--- BEGIN SOURCE MATERIAL ---

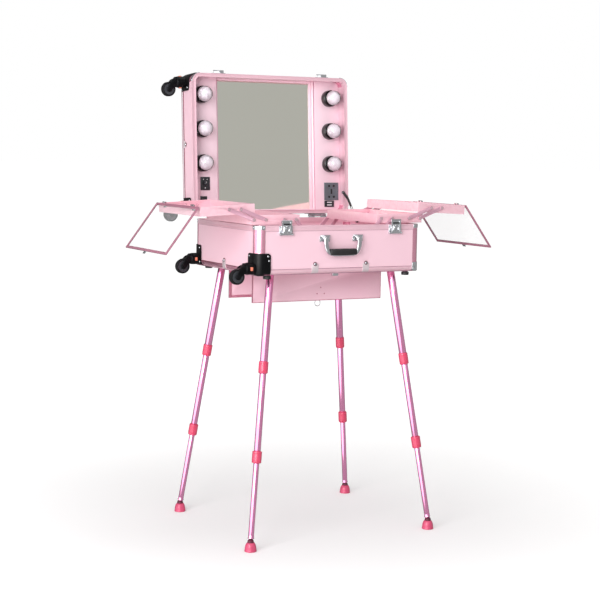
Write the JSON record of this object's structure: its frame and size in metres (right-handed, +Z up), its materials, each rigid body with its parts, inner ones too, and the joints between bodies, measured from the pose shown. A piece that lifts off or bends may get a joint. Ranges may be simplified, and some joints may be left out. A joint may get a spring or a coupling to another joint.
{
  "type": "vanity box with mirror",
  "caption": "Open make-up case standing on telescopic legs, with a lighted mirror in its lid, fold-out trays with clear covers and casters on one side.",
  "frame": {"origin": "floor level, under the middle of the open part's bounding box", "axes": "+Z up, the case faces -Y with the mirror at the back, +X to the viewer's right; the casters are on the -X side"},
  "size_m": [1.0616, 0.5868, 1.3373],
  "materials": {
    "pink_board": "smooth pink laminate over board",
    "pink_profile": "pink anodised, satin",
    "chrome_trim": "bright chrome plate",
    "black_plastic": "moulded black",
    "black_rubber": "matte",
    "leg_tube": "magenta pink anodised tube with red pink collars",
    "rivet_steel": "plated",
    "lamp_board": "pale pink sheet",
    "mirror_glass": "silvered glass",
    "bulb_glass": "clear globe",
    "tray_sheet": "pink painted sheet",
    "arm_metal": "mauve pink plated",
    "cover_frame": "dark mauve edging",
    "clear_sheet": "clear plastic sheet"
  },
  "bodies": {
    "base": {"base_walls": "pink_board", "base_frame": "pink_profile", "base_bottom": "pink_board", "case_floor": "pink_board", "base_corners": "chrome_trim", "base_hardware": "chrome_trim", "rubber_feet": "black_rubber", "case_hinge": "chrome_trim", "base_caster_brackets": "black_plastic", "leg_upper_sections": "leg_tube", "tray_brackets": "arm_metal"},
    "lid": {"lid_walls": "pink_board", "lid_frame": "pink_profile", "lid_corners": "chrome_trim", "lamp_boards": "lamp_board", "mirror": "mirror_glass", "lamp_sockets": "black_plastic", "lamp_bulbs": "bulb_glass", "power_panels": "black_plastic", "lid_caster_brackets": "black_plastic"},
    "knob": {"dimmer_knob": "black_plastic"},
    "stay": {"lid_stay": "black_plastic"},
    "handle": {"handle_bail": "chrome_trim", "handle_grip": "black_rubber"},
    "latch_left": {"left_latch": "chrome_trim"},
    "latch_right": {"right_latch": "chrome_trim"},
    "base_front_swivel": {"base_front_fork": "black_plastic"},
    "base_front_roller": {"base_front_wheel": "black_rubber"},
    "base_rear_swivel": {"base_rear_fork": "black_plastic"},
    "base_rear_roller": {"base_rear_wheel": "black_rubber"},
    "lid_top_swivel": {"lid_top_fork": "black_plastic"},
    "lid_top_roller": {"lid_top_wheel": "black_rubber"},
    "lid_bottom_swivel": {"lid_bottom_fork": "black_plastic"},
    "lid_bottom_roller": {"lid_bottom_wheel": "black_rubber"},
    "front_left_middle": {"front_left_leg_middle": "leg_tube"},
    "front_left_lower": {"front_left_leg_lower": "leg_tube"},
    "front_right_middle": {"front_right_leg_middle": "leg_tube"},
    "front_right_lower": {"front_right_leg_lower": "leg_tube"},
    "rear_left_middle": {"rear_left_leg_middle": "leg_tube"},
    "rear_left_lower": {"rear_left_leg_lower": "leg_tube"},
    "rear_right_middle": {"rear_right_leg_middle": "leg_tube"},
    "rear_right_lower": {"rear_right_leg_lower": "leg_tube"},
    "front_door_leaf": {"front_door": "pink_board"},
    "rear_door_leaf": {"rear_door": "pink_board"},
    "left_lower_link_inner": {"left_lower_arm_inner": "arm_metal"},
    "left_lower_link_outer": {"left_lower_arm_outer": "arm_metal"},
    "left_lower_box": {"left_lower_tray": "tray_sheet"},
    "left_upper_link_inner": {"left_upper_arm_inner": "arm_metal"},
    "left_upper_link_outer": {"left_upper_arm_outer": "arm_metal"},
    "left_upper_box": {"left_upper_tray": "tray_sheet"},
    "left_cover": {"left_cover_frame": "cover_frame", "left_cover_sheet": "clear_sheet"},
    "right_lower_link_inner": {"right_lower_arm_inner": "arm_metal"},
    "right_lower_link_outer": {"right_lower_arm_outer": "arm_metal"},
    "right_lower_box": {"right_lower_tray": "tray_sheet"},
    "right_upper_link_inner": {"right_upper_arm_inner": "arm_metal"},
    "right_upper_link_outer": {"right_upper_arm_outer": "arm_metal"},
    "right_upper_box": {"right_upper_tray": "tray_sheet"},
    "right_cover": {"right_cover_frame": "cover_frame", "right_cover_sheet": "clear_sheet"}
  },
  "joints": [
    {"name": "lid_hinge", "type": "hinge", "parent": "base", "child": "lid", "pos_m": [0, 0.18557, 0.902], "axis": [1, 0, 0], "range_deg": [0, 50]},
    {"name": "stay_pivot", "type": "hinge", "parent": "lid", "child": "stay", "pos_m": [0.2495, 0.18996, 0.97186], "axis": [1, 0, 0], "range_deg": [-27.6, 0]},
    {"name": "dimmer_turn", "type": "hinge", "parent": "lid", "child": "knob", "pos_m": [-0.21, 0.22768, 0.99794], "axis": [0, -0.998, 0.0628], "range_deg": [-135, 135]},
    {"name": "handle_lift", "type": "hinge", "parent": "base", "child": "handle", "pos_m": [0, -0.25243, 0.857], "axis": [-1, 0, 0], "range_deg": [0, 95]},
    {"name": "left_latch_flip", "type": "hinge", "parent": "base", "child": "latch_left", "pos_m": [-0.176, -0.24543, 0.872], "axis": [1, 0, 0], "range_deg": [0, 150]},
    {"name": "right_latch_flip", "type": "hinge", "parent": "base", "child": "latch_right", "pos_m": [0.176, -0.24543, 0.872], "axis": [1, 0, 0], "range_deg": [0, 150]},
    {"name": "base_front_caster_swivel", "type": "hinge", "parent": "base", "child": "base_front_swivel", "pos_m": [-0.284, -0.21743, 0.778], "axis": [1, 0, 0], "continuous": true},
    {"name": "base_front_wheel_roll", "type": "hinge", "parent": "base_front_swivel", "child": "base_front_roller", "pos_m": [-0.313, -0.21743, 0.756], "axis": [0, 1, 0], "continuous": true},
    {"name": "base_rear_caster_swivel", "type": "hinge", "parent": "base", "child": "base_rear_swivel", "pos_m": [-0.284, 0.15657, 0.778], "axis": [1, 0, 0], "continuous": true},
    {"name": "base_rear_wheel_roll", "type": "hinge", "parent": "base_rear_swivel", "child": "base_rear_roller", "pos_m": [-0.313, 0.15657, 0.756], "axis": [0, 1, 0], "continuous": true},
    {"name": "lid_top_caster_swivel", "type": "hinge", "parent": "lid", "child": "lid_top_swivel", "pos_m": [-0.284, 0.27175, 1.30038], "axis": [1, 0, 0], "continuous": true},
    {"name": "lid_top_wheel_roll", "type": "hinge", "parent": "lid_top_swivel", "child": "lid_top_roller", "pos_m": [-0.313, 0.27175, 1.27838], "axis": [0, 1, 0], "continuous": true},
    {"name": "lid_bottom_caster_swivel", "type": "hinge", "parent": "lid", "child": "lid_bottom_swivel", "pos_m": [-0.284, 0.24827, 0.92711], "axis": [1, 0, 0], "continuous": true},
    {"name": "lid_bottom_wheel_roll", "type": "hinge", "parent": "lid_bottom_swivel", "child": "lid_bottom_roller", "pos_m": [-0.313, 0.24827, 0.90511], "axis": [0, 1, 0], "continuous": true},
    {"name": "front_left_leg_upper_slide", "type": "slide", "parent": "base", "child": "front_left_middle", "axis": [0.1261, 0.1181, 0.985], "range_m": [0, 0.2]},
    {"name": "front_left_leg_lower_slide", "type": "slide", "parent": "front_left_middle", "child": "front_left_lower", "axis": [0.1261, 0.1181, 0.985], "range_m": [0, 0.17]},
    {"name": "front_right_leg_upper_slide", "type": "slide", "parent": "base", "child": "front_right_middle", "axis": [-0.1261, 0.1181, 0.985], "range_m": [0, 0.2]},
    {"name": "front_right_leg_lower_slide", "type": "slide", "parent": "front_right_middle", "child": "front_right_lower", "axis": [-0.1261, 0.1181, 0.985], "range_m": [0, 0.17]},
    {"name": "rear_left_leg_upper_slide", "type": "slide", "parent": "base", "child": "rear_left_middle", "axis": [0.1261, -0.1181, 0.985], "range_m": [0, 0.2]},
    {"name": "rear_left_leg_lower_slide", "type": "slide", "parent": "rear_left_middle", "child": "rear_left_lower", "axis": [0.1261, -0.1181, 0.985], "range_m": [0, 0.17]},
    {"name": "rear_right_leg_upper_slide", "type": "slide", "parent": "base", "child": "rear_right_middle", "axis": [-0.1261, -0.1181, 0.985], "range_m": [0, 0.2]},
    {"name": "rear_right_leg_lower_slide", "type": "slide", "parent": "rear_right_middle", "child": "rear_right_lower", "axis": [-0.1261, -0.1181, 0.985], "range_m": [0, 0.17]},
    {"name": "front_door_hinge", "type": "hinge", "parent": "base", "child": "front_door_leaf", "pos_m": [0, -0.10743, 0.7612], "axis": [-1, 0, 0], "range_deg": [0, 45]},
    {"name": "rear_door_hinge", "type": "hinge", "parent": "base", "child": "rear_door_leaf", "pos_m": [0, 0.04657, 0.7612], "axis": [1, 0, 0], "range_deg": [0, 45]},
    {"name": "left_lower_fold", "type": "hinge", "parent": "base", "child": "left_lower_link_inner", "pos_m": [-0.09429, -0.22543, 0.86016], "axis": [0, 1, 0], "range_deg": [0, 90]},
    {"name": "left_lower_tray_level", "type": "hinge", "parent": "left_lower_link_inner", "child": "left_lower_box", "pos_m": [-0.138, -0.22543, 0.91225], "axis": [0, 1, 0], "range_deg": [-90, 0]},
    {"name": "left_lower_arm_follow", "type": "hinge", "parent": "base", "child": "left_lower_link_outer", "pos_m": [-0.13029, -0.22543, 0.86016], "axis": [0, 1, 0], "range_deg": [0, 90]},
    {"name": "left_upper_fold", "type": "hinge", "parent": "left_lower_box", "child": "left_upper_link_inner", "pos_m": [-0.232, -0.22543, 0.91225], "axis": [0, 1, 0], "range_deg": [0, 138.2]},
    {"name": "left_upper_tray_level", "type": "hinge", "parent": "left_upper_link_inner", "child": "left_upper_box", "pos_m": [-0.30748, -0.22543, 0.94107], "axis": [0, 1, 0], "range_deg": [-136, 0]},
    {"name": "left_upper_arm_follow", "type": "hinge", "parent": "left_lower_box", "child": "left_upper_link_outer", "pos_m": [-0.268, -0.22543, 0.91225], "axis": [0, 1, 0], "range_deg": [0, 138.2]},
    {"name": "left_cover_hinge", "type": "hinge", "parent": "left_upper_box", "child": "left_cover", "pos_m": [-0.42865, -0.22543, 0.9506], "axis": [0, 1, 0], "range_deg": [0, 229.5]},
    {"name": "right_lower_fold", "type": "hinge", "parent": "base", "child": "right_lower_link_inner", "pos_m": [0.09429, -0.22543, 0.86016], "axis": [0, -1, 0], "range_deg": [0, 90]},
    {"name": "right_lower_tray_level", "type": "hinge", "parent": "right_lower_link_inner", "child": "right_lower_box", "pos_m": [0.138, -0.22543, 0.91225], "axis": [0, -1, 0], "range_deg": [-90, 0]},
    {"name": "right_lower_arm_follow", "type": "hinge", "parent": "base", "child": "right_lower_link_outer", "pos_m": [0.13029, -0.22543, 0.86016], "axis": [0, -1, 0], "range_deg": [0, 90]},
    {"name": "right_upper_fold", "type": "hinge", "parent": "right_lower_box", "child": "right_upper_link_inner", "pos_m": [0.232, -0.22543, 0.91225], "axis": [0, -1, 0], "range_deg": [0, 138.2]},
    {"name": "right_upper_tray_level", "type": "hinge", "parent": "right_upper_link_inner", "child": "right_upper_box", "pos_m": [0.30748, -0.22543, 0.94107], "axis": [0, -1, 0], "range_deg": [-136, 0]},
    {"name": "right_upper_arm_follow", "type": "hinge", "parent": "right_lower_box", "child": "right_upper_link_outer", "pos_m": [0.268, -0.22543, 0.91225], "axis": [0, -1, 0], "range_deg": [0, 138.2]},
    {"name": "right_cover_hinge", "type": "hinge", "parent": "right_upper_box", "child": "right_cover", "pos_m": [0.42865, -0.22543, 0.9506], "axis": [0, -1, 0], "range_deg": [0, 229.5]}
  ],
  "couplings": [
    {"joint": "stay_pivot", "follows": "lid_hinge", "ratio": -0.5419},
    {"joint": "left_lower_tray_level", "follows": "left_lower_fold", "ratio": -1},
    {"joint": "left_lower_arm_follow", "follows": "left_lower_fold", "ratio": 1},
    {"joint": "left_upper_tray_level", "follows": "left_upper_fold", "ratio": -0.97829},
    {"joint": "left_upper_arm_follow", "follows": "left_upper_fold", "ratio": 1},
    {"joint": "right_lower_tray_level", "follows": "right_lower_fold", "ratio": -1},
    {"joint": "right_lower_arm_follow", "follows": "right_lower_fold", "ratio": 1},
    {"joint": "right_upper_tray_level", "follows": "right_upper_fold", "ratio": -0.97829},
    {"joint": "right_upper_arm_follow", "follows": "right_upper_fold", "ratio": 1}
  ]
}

--- END SOURCE MATERIAL ---

Of the lines in this data, how many contain "bodies"? Reply with only the number.

• _RESPONSE TO THIS EXERCISE_:
2